Shortly after we broke up, I moved out to Santa Barbara, desperate to find a way to get her off my mind. And it's here that I've been ever since, trying to do just that. I got a job, a job that turned into a decent job with decent pay, and I'm living in a town that is built on partying and having a good time living on the beach.

Most people would die to be in my position, yet for some reason that I hadn't been able to figure out, I was just so depressed. I put up a good fight for a while, trying to convince myself that I was fine, but the more I did that the more the depression fought back harder.

But something happened the other day that now has me completely high on life. For the first time since I saw Her smile at me years ago, something made me truly happy. And the odd thing about it is that it was Her that's done it to me again.

For some random reason I decided to write her a note online the other day, and last Tuesday night she ended up coming up to dinner and hanging out with me for a little bit. She's going through some of her own personal stuff, and I listened to most of it. And it felt so good.

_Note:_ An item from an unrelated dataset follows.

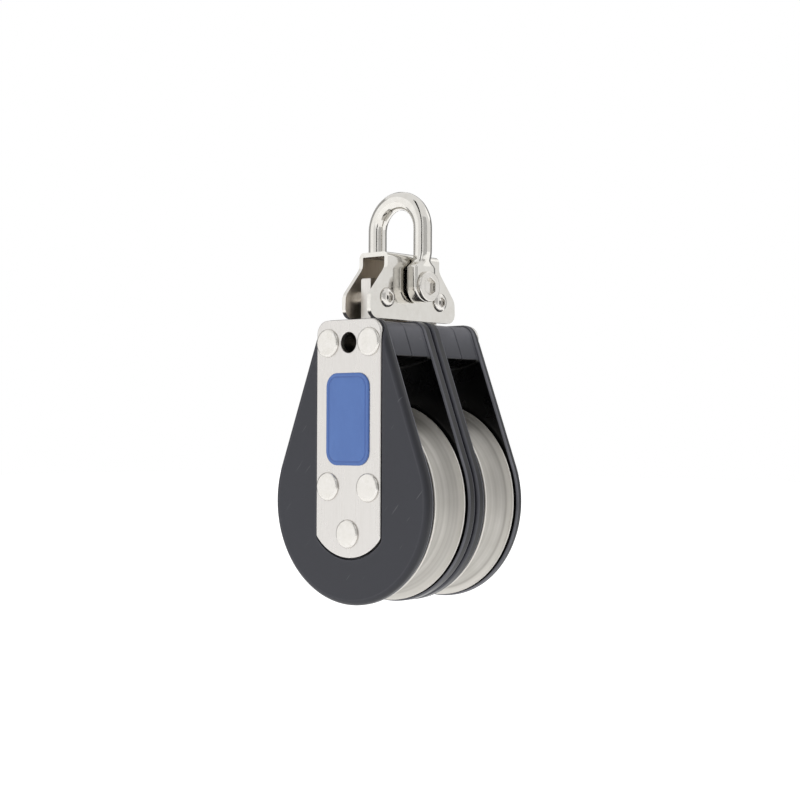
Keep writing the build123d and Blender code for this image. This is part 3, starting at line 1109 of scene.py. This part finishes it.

Being able to see her again......being able to hear her voice and to see her beautiful face once again was something that I didn't think I'd be able to do. And to feel now what it felt like then just to be in her presence, was something that I'd been missing since we fell apart. And after being a mild depressive for the past year, I'm finally feeling happy again, and it's all from one night with her.

I know that both of our lives have moved on, and I'm actually happy for the both of us. We wouldn't get back together, nor would we get close to it. Who knows if we'll ever see each other again. I do know that I still love her to death, and had it not been for the night we had together, I'm not sure I would've snapped out of this deep slump for a long time to come.

I can only hope that one day soon we'll have time to hang out again. If not, I'm completely content with the feeling she's left me with this time around.